— Raw data —
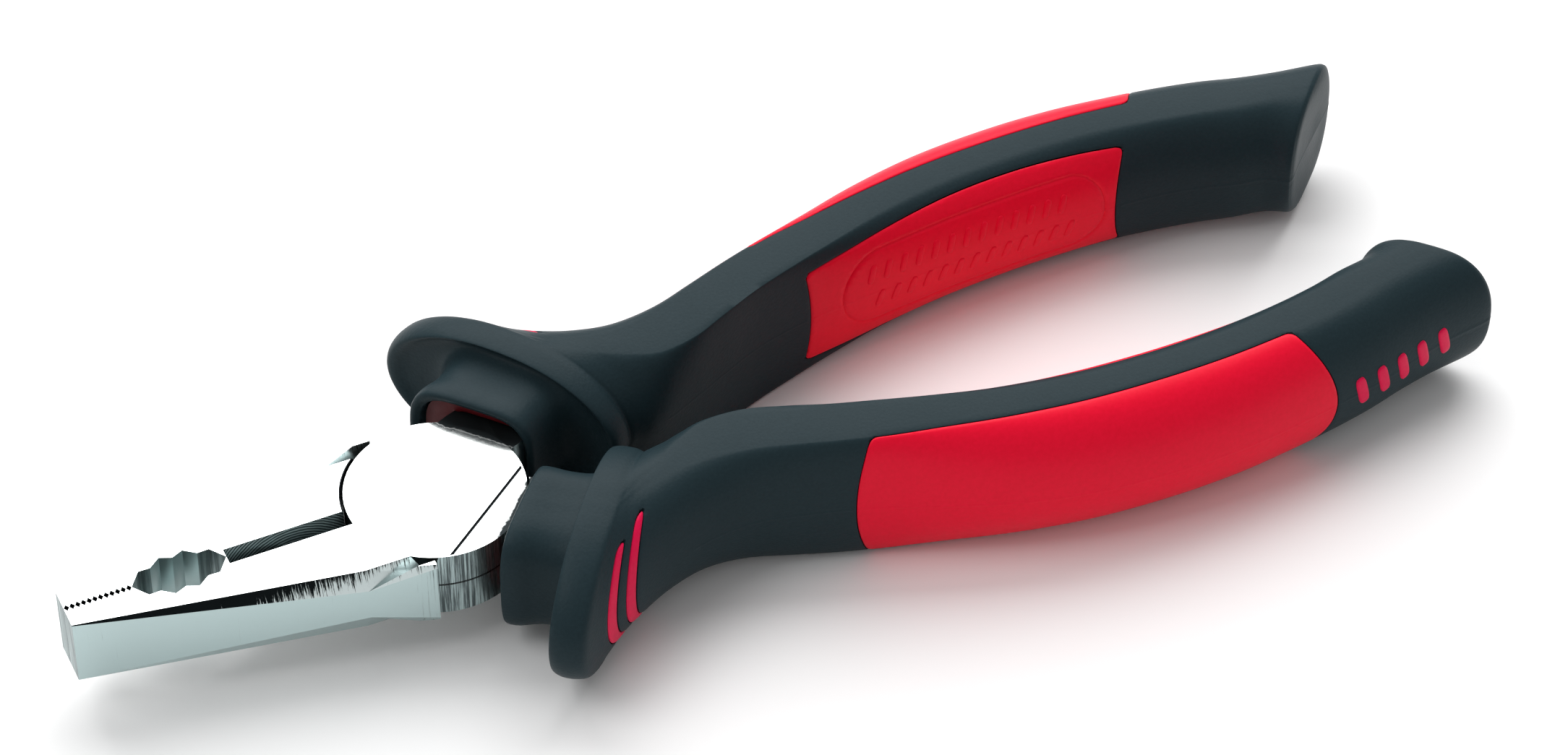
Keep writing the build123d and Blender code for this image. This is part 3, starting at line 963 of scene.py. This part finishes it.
def make_stage():
    """Plain pale floor, white surround and soft lights."""
    reach = 3.0
    mesh = bpy.data.meshes.new("floor")
    corners = [(-reach, -reach, 0), (reach, -reach, 0), (reach, reach, 0), (-reach, reach, 0)]
    mesh.from_pydata(corners, [], [(0, 1, 2, 3)])
    floor = bpy.data.objects.new("floor", mesh)
    bpy.context.scene.collection.objects.link(floor)
    paper = bpy.data.materials.new("pale_floor")
    paper.use_nodes = True
    shader = paper.node_tree.nodes["Principled BSDF"]
    shader.inputs["Base Color"].default_value = (0.93, 0.93, 0.93, 1)
    shader.inputs["Roughness"].default_value = 0.9
    shader.inputs["Specular IOR Level"].default_value = 0.0
    mesh.materials.append(paper)
    world = bpy.data.worlds.new("studio")
    world.use_nodes = True
    world.node_tree.nodes["Background"].inputs["Color"].default_value = (1, 1, 1, 1)
    world.node_tree.nodes["Background"].inputs["Strength"].default_value = 0.42
    bpy.context.scene.world = world
    area_light("softbox_back", (0.25, 0.62, 0.72), (0, 0, 0), (1.3, 1.0), 14)
    area_light("softbox_left", (-0.55, 0.1, 0.8), (0, 0, 0), (0.5, 0.5), 2.5)
    bpy.context.scene.view_settings.view_transform = "Standard"


def make_camera():
    """Long lens looking down across the head, a little from the jaws' side."""
    turn, tilt = math.radians(-24.07), math.radians(46.12)
    flat = math.cos(tilt)
    back = Vector((math.sin(turn) * flat, -math.cos(turn) * flat, math.sin(tilt)))
    right = Vector((math.cos(turn), math.sin(turn), 0))
    up = back.cross(right)
    target = Vector(PIVOT) + Vector((4.309, 0.382, 0)) * HEAD_RADIUS * MM
    camera = bpy.data.cameras.new("camera")
    camera.sensor_width = 36
    camera.lens = 133.76
    camera.clip_end = 10
    camera_object = bpy.data.objects.new("camera", camera)
    place = target + back * 64.87 * HEAD_RADIUS * MM
    turned = Matrix((right, up, back)).transposed().to_4x4()
    camera_object.matrix_world = Matrix.Translation(place) @ turned
    bpy.context.scene.collection.objects.link(camera_object)
    bpy.context.scene.camera = camera_object


materials = make_materials()
table, normals = make_grips(materials)
make_sleeves(materials["dark_red"])
make_bars(table, normals, materials)
make_forgings(materials)
make_stage()
make_camera()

— Exercise aim —
All lines in the data that contain the word "scene" should be copied.

— Exercise response —
Keep writing the build123d and Blender code for this image. This is part 3, starting at line 963 of scene.py. This part finishes it.
    bpy.context.scene.collection.objects.link(floor)
    bpy.context.scene.world = world
    bpy.context.scene.view_settings.view_transform = "Standard"
    bpy.context.scene.collection.objects.link(camera_object)
    bpy.context.scene.camera = camera_object